**What is required:**
In full and without alteration, give the listing again.

Begin Supplied data

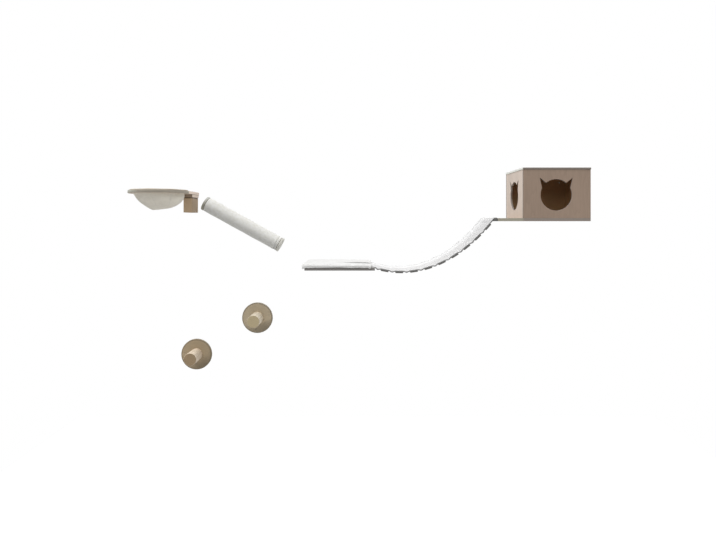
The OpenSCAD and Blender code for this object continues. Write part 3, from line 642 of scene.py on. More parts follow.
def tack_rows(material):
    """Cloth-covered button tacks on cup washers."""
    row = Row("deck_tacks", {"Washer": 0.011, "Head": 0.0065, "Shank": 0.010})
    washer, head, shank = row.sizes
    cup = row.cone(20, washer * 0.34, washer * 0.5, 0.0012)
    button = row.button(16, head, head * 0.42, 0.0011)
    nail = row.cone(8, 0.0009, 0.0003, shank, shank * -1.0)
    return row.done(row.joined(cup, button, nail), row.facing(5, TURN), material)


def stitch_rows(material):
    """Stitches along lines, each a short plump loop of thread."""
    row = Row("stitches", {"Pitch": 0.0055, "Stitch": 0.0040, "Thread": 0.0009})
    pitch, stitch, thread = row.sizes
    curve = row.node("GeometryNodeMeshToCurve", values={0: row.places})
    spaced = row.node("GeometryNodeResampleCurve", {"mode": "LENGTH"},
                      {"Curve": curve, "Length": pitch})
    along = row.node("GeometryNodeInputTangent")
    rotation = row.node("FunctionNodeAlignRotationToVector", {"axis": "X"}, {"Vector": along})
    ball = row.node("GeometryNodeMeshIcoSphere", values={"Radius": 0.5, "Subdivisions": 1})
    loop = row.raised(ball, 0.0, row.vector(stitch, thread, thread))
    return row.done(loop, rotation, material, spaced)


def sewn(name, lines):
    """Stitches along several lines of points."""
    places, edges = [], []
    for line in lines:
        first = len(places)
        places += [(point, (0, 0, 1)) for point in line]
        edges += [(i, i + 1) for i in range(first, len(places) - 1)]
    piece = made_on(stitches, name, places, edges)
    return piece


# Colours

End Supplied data

**Answer to the problem:**
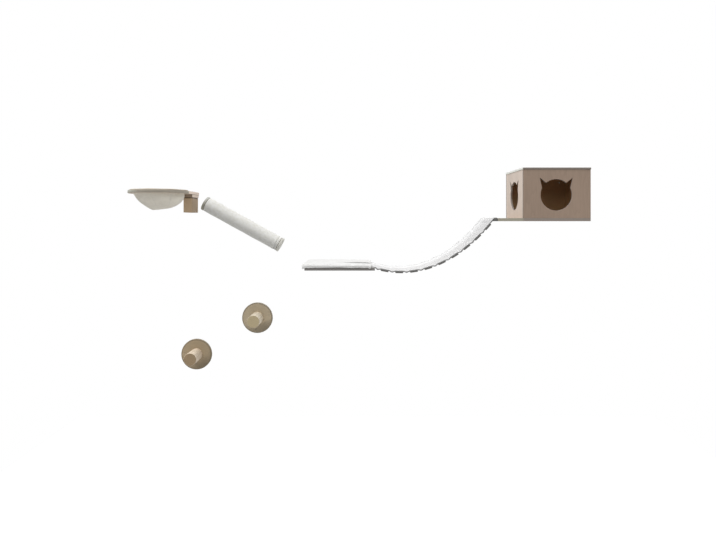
The OpenSCAD and Blender code for this object continues. Write part 3, from line 642 of scene.py on. More parts follow.
def tack_rows(material):
    """Cloth-covered button tacks on cup washers."""
    row = Row("deck_tacks", {"Washer": 0.011, "Head": 0.0065, "Shank": 0.010})
    washer, head, shank = row.sizes
    cup = row.cone(20, washer * 0.34, washer * 0.5, 0.0012)
    button = row.button(16, head, head * 0.42, 0.0011)
    nail = row.cone(8, 0.0009, 0.0003, shank, shank * -1.0)
    return row.done(row.joined(cup, button, nail), row.facing(5, TURN), material)


def stitch_rows(material):
    """Stitches along lines, each a short plump loop of thread."""
    row = Row("stitches", {"Pitch": 0.0055, "Stitch": 0.0040, "Thread": 0.0009})
    pitch, stitch, thread = row.sizes
    curve = row.node("GeometryNodeMeshToCurve", values={0: row.places})
    spaced = row.node("GeometryNodeResampleCurve", {"mode": "LENGTH"},
                      {"Curve": curve, "Length": pitch})
    along = row.node("GeometryNodeInputTangent")
    rotation = row.node("FunctionNodeAlignRotationToVector", {"axis": "X"}, {"Vector": along})
    ball = row.node("GeometryNodeMeshIcoSphere", values={"Radius": 0.5, "Subdivisions": 1})
    loop = row.raised(ball, 0.0, row.vector(stitch, thread, thread))
    return row.done(loop, rotation, material, spaced)


def sewn(name, lines):
    """Stitches along several lines of points."""
    places, edges = [], []
    for line in lines:
        first = len(places)
        places += [(point, (0, 0, 1)) for point in line]
        edges += [(i, i + 1) for i in range(first, len(places) - 1)]
    piece = made_on(stitches, name, places, edges)
    return piece


# Colours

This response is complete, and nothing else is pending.